# Task goal
Look through the material below and copy exactly the lines from the line with "SPACER.start + SPACER.thickness, 24);" to the line with "if empty is", those two lines included.

──────── Given material

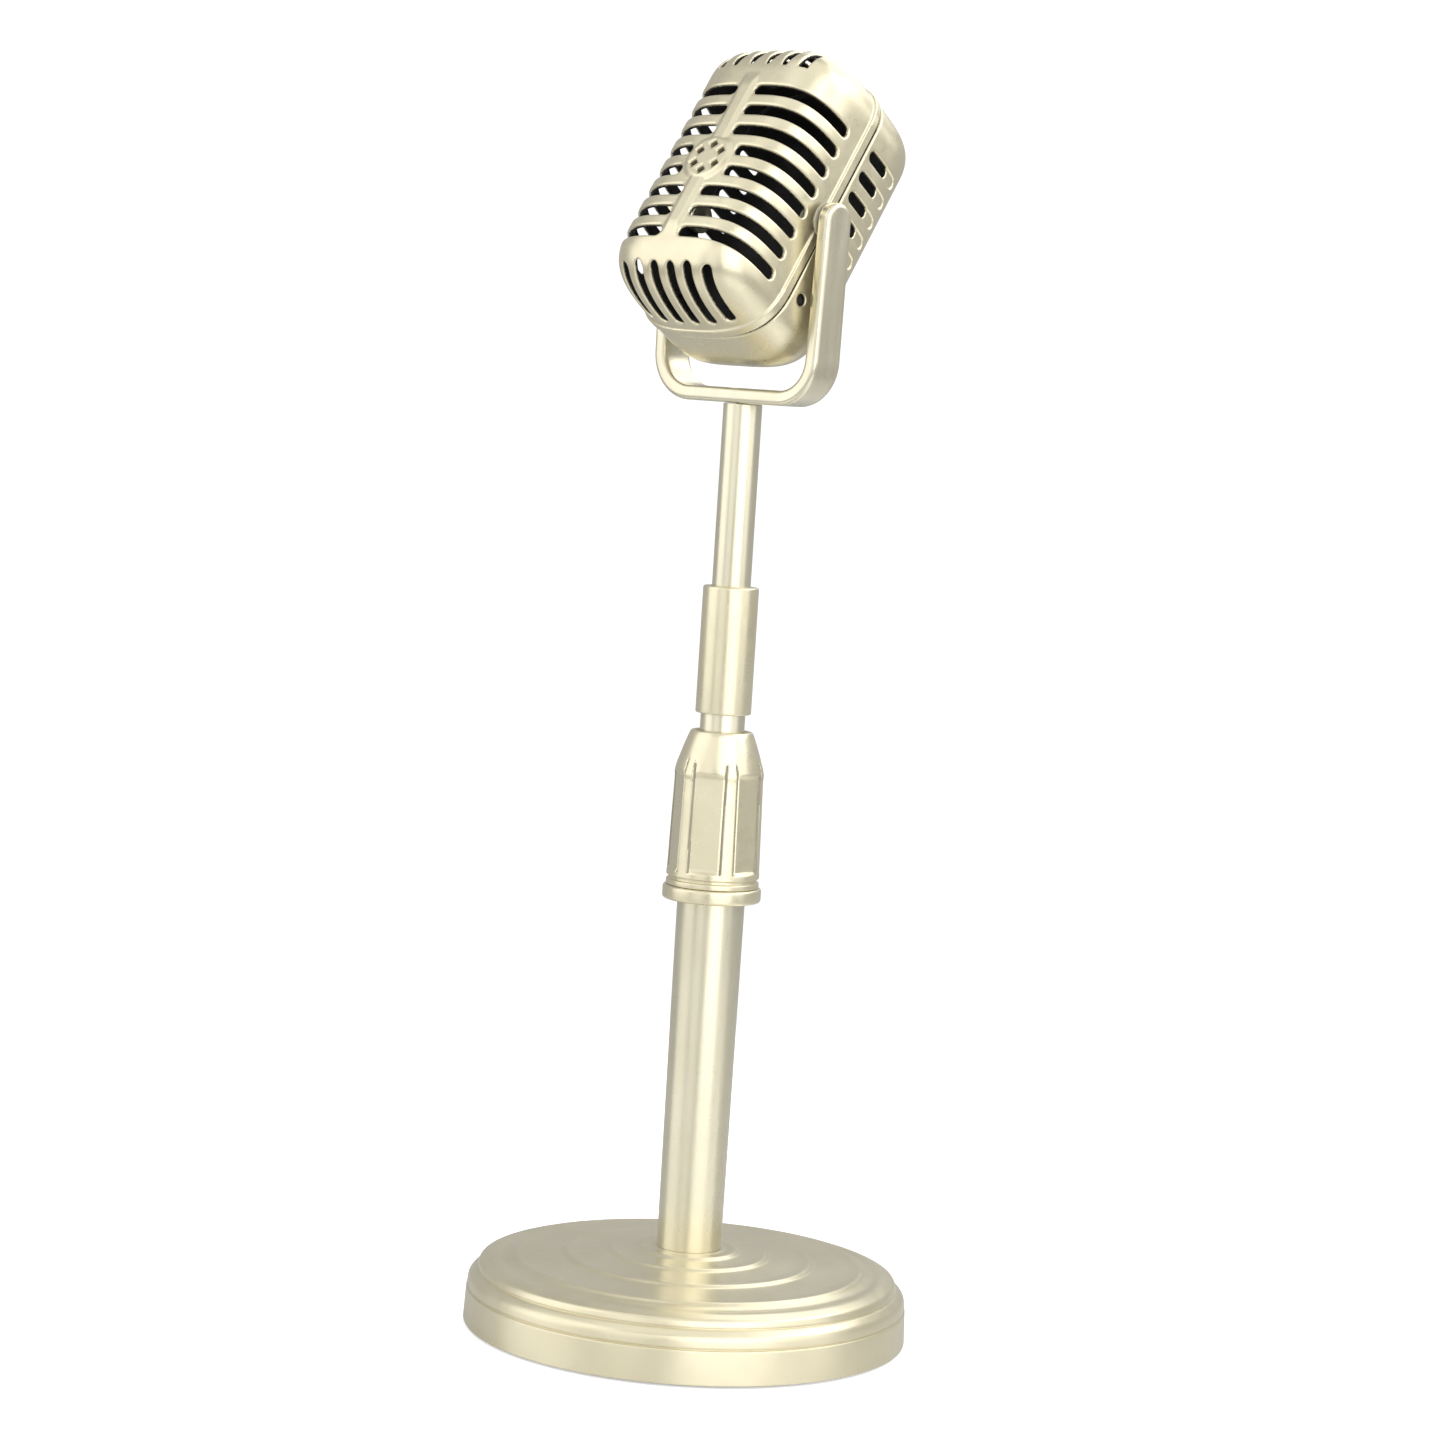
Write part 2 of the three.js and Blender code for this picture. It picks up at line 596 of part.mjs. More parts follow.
function makeFrontShell() {
  const half = box(-LARGE, LARGE, -LARGE, SEAM_Y - SEAM_GAP / 2, -LARGE, LARGE);
  const rimBand = box(-LARGE, LARGE, SEAM_Y - RIM.width, SEAM_Y, -LARGE, LARGE);
  const spineBand = box(-SPINE.halfWidth, SPINE.halfWidth, -LARGE, SPINE.rear, SPINE.bottom, SPINE.top);
  const badgeBlank = rod([[BADGE.radius, 0], [BADGE.radius, LARGE]], 24);
  const badgeRod = placed(badgeBlank, [Math.PI / 2, 0, 0], [0, 0, BADGE.centre]);
  let shell = headOuter;
  shell = shell.add(headVolume(-RIM.height).intersect(rimBand));
  shell = shell.add(headVolume(-SPINE.height).intersect(spineBand));
  shell = shell.add(headVolume(-BADGE.height).intersect(badgeRod));
  shell = shell.intersect(half).subtract(headInner);

  for (let index = 0; index < SLOT.count; index += 1) {
    const z = SLOT.centre + (slotMiddle - index) * SLOT.pitch;
    const nearBadge = Math.abs(z - BADGE.centre) < SLOT.pitch;
    const inner = nearBadge ? SLOT.badgeInner : SLOT.inner;
    shell = shell.subtract(grilleSlot(1, inner, z)).subtract(grilleSlot(-1, inner, z));
  }
  const { topFront, rear, width, topStart, bottomStart } = DOME_SLOT;
  for (const { x, bottomFront } of domeSlotPlaces()) {
    shell = shell.subtract(uprightSlot(x, topFront, rear, width, topStart, LARGE));
    shell = shell.subtract(uprightSlot(x, bottomFront, rear, width, -LARGE, bottomStart));
  }
  for (let index = 0; index < BADGE.holes; index += 1) {
    const angle = (index / BADGE.holes) * Math.PI * 2 + Math.PI / 2;
    const x = Math.cos(angle) * BADGE.holeCircle;
    const z = BADGE.centre + Math.sin(angle) * BADGE.holeCircle;
    const hole = rod([[BADGE.holeRadius, BADGE.holeStart], [BADGE.holeRadius, LARGE]], 4);
    shell = shell.subtract(placed(hole, [Math.PI / 2, 0, 0], [x, 0, z]));
  }
  return shell;
}

// Tongues of the front shell that reach into the rear shell and take its side screws.
function makeLug(side) {
  const outside = REAR.halfWidth - HEAD.wall - LUG.gap;
  const x0 = side > 0 ? outside - LUG.thickness : -outside;
  const z = SHELL_SCREW.z;
  const halfHeight = LUG.height / 2;
  const [y0, y1] = [SEAM_Y - LUG.front, SEAM_Y + LUG.rear];
  const tongue = box(x0, x0 + LUG.thickness, y0, y1, z - halfHeight, z + halfHeight);
  return tongue.intersect(headVolume(HEAD.wall + LUG.gap));
}

function lugRoot(side) {
  const outside = FRONT.halfWidth - HEAD.wall + LUG.rootOverlap;
  const x0 = side > 0 ? outside - LUG.rootThickness : -outside;
  const z = SHELL_SCREW.z;
  const halfHeight = LUG.height / 2;
  return box(
    x0, x0 + LUG.rootThickness, SEAM_Y - LUG.front, SEAM_Y - LUG.rootRear, z - halfHeight, z + halfHeight);
}

const screwY = SHELL_SCREW.behindPivot;
const pinClearHole = crossRod(PIN.radius + PIN.clearance, -LARGE / 2, LARGE / 2, 0, 0);
const lugHole = crossRod(LUG.hole, -LARGE / 2, LARGE / 2, screwY, SHELL_SCREW.z, 12);
let frontShell = makeFrontShell();
for (const side of [1, -1]) {
  frontShell = frontShell.add(makeLug(side)).add(lugRoot(side));
}
frontShell = frontShell.subtract(pinClearHole).subtract(lugHole);
piece('front_shell', frontShell, champagne, head);

function makeRearShell() {
  const half = box(-LARGE, LARGE, SEAM_Y + SEAM_GAP / 2, LARGE, -LARGE, LARGE);
  let shell = headOuter.intersect(half).subtract(headInner);
  for (const z of slotHeights(REAR_SLOT.count, REAR_SLOT.top, REAR_SLOT.pitch)) {
    shell = shell.subtract(
      sideSlot(-LARGE / 2, LARGE / 2, REAR_SLOT.front, REAR_SLOT.rear, z, REAR_SLOT.height));
    for (const side of [1, -1]) {
      const floor = REAR.halfWidth - REAR_SLOT.depth;
      const beyond = REAR.halfWidth + OVERCUT;
      const [x0, x1] = side > 0 ? [floor, beyond] : [-beyond, -floor];
      shell = shell.subtract(sideSlot(x0, x1, REAR_SLOT.front, REAR_SLOT.grooveRear, z, REAR_SLOT.height));
    }
  }
  const screwHole = crossRod(SHELL_SCREW.hole, -LARGE / 2, LARGE / 2, screwY, SHELL_SCREW.z, 16);
  return shell.subtract(screwHole).subtract(pinClearHole);
}
piece('rear_shell', makeRearShell(), champagne, head);

// Lays an upright turned body along the X axis, pointing outwards on one side.
function sideways(body, side) {
  return placed(body, [0, side * Math.PI / 2, 0], [0, 0, 0]);
}

const SIDES = [{ suffix: 'r', sign: 1 }, { suffix: 'l', sign: -1 }];
for (const { suffix, sign } of SIDES) {
  const headTop = REAR.halfWidth - SHELL_SCREW.recess;
  const screw = rod([
    [SHELL_SCREW.shank, headTop - SHELL_SCREW.length],
    [SHELL_SCREW.shank, headTop - SHELL_SCREW.head],
    [SHELL_SCREW.headRadius, headTop - SHELL_SCREW.head],
    [SHELL_SCREW.headRadius, headTop],
  ], 12);
  const screwMesh = piece(`shell_screw_${suffix}`, sideways(screw, sign), steel, head);
  screwMesh.position.set(0, screwY, SHELL_SCREW.z);

  const pin = rod([
    [PIN.flangeRadius, PIN.inner],
    [PIN.flangeRadius, PIN.inner + PIN.flange],
    [PIN.radius, PIN.inner + PIN.flange],
    [PIN.radius, PIN.outer],
  ], 20);
  const pinMesh = piece(`pivot_pin_${suffix}`, sideways(pin, sign), steel, group);
  pinMesh.position.z = PIVOT_HEIGHT;

  const spacer = ring(SPACER.outer, SPACER.inner, SPACER.start, SPACER.start + SPACER.thickness, 24);
  const spacerMesh = piece(`pivot_washer_${suffix}`, sideways(spacer, sign), nylon, group);
  spacerMesh.position.z = PIVOT_HEIGHT;
}

export default group;
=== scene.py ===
import json
import math

import bpy
import numpy as np
from mathutils import Matrix, Vector


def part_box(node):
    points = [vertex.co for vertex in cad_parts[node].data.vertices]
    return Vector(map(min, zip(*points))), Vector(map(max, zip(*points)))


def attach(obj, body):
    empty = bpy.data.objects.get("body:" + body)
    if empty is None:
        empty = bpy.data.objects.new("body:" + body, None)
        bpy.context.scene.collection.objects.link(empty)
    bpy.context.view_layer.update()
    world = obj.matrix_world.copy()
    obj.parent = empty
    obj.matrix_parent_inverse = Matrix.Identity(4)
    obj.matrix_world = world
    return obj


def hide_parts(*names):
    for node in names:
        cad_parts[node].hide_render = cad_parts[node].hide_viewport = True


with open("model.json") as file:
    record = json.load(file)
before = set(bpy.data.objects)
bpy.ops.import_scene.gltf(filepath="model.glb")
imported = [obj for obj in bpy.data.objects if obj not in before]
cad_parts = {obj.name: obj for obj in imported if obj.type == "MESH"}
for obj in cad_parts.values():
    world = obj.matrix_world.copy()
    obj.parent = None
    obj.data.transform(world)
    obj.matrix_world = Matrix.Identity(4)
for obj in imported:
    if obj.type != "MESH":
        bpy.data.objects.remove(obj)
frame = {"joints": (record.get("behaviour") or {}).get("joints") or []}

# A vintage style toy microphone. Lengths are in millimetres until a mesh is made.
MM = 0.001

# How finely the fields are sampled and the turned pieces are divided.
NET_STEP = 0.24
SCREW_NET_STEP = 0.12
SEGMENTS = 192
BASE_SEGMENTS = 256
GRIP_SEGMENTS = 480
WASHER_SEGMENTS, SCREW_SEGMENTS, SMALL_SEGMENTS = 64, 48, 32
FILLET_STEPS = 6
SETTLE_ROUNDS = 2
NUDGE = 0.02

# A slot's end that lies well outside the head, and the value of a field of cuts before its first cut.
FAR = 100.0
NO_CUT = 1e3

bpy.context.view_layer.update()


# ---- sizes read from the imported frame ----
X, Y, Z = 0, 1, 2


def low(node, axis):
    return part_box(node)[0][axis] / MM


def high(node, axis):
    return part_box(node)[1][axis] / MM


def radius_of(node):
    return (high(node, X) - low(node, X)) / 2


TILT_JOINT = next(joint for joint in frame["joints"] if joint["name"] == "head_tilt")
PIVOT = TILT_JOINT["pos_m"][Z] / MM
HEAD_TILT = math.radians(33.8)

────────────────

# Result below
  const spacer = ring(SPACER.outer, SPACER.inner, SPACER.start, SPACER.start + SPACER.thickness, 24);
  const spacerMesh = piece(`pivot_washer_${suffix}`, sideways(spacer, sign), nylon, group);
  spacerMesh.position.z = PIVOT_HEIGHT;
}

export default group;
=== scene.py ===
import json
import math

import bpy
import numpy as np
from mathutils import Matrix, Vector


def part_box(node):
    points = [vertex.co for vertex in cad_parts[node].data.vertices]
    return Vector(map(min, zip(*points))), Vector(map(max, zip(*points)))


def attach(obj, body):
    empty = bpy.data.objects.get("body:" + body)
    if empty is None:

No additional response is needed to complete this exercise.